Ryan Pinto, CEO, Ryan International Group of Institutions, holds the view that, “India’s education sector needs a new brand and marketing strategy because of several reasons; firstly, the number of players in K12 education has grown exponentially over the past two decades, especially in large cities. Whereas in the past there might have been one or two schools in most neighborhoods, today it is not uncommon to see several. Secondly, by and large new entrants have modelled themselves similar to the existing players, thereby creating commoditisation. There are some differences created through graphic identity, such as lettering and logo, but this is largely superficial. Thirdly, differentiation is mostly in terms of curriculum offered from among SSC, ISC, CBSE, IGCSE and IB, and less so on ‘philosophies of education’ and other variables. Lastly, K12 generally attracts less top-class marketing talent and generally sees less marketing investment than other sectors. There is of course some admissions support communication, but very little genuine brand creation marketing.”

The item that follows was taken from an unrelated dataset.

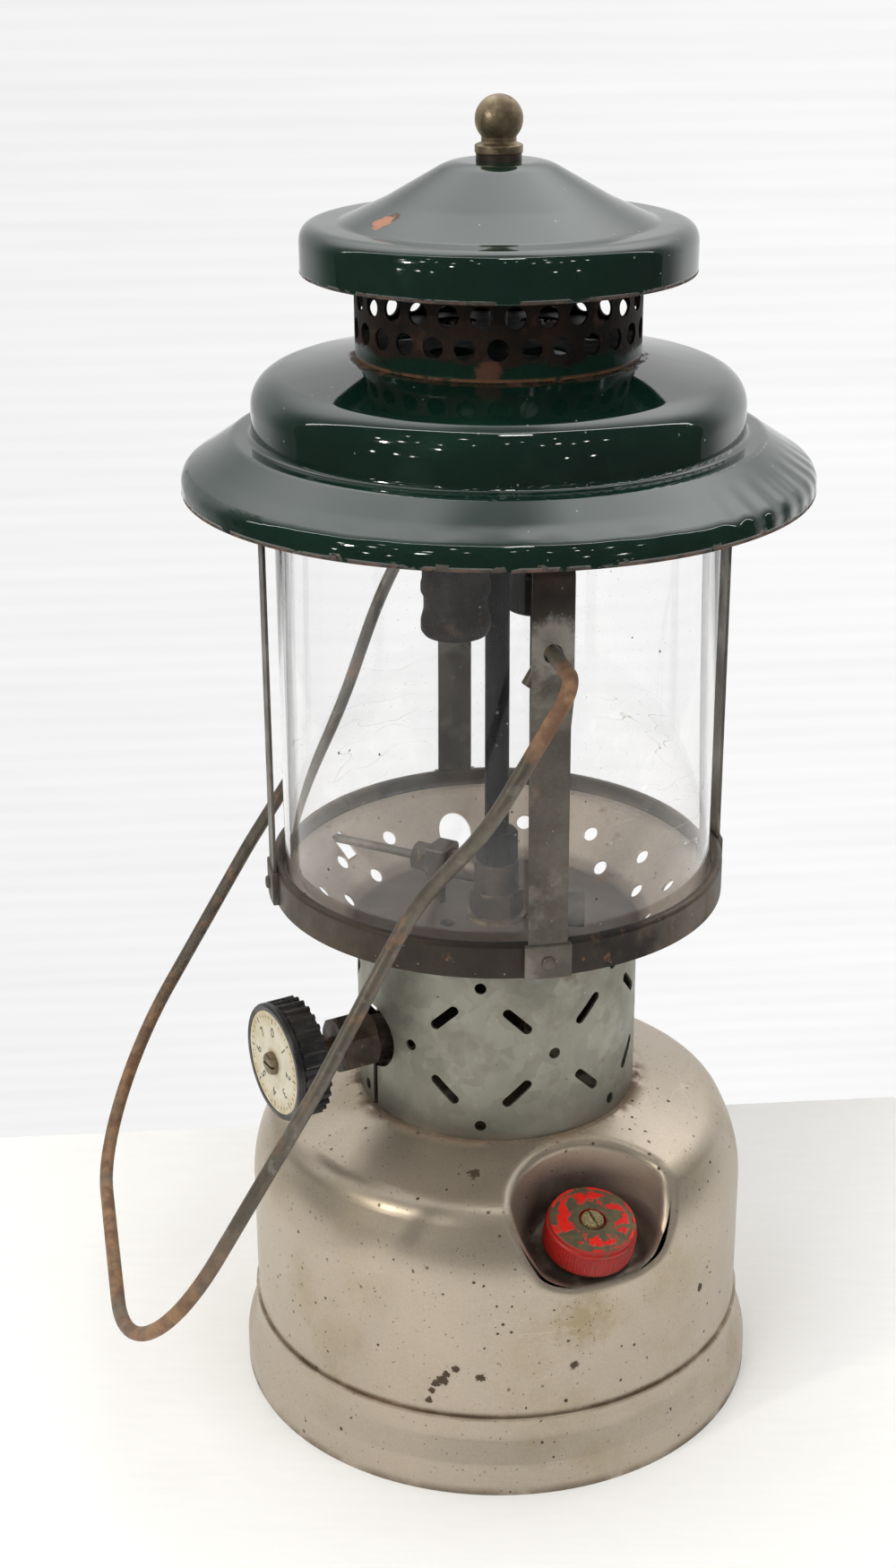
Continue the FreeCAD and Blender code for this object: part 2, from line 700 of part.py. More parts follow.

Pinto believes there are four thrusts that hold a school in good stead: 1. Investing in genuine holistic marketing at a brand level 2. Responding to stakeholder needs at a school level 3. Securing the best practices of the past while exploring innovation 4. Updating products and services with the times

It is an established fact that education is a big business in today’s world; if schools expect parents and students to spend big bucks on tuition, it is a necessity for them to have a strong, appealing and worthy brand with effective marketing through bona fide communication.

“Should education be a business and spend on Branding and Marketing? Well, yes education should be a business, because business is not a bad word. People who really ‘mind their business’ know that one cannot ‘play’ around with quality; business is all about good practices and keeping the customer happy! And this is what Indian private schools should do, keep the child and parent happy by ensuring that the parent is educated about what is right for their child and by investing in the right materials to ensure that children get the right education that is developmentally appropriate and meaningful for life.” concludes Dr Vats.

Thus, the key to marketing and branding educational institutes is to target and showcase everything you do; education is a powerful tool that has the ability to change people’s lives and the world, and your marketing should reflect that with crystal clarity.